Alangkah indahnya hidup dan alangkah berbahagianya ketika manusia mampu mengubah cintanya menjadi iman yang sempurna dengan mencintai Rasulullah melebihi semua manusia termasuk dirinya sendiri. Dan Umar bin Khattab, mampu mengubah cintanya menjadi seperti itu hanya dalam beberapa saat.

Ibnu Hajar Al Asqalani ketika menjelaskan hadits ini menggunakan kasus hawa nafsu sebagai pengganti diri sendiri.

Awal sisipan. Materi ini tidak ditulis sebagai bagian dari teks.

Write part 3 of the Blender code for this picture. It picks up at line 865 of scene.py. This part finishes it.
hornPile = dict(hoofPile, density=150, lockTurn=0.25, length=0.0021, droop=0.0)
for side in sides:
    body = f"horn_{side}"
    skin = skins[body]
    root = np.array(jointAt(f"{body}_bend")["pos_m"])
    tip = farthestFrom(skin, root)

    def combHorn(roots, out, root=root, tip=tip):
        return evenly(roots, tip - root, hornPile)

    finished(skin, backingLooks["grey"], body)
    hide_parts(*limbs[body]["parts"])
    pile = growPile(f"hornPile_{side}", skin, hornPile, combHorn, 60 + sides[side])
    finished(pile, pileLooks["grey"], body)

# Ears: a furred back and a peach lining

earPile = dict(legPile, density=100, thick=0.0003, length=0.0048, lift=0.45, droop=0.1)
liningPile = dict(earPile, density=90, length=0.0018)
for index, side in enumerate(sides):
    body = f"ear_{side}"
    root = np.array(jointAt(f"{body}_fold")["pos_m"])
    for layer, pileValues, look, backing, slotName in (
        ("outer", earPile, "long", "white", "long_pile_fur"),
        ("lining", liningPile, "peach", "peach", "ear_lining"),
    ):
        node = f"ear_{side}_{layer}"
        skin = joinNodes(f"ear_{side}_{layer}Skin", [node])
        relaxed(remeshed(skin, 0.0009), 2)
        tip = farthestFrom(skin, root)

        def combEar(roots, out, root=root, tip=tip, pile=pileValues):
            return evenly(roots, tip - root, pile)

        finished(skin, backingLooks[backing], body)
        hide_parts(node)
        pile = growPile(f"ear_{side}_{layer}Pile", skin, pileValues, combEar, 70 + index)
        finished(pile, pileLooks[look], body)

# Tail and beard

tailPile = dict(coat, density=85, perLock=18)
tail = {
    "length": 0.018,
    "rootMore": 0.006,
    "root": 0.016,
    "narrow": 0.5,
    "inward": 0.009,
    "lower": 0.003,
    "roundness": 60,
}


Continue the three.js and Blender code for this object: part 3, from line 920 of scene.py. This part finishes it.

Betapa banyak orang yang menjadikan hawa nafsunya paling dicintai, namun iman yang sempurna harus menundukkannya hingga menjadi nafsu muthmainnah, dengan menjadikan Rasulullah lebih dicintai dari siapapun juga.

Pelajaran Hadits
Diantara pelajaran hadits yang bisa kita ambil dari hadits di atas adalah sebagai berikut:
1. Salah satu syarat sekaligus tanda sempurnanya iman adalah mencintai Rasulullah melebihi orang tua, anak, dan seluruh manusia;
2. Kecintaan kepada Rasulullah yang melebihi kecintaan pada manusia seluruhnya itu juga berarti lebih mencintai Rasulullah daripada dirinya sendiri atau hawa nafsunya.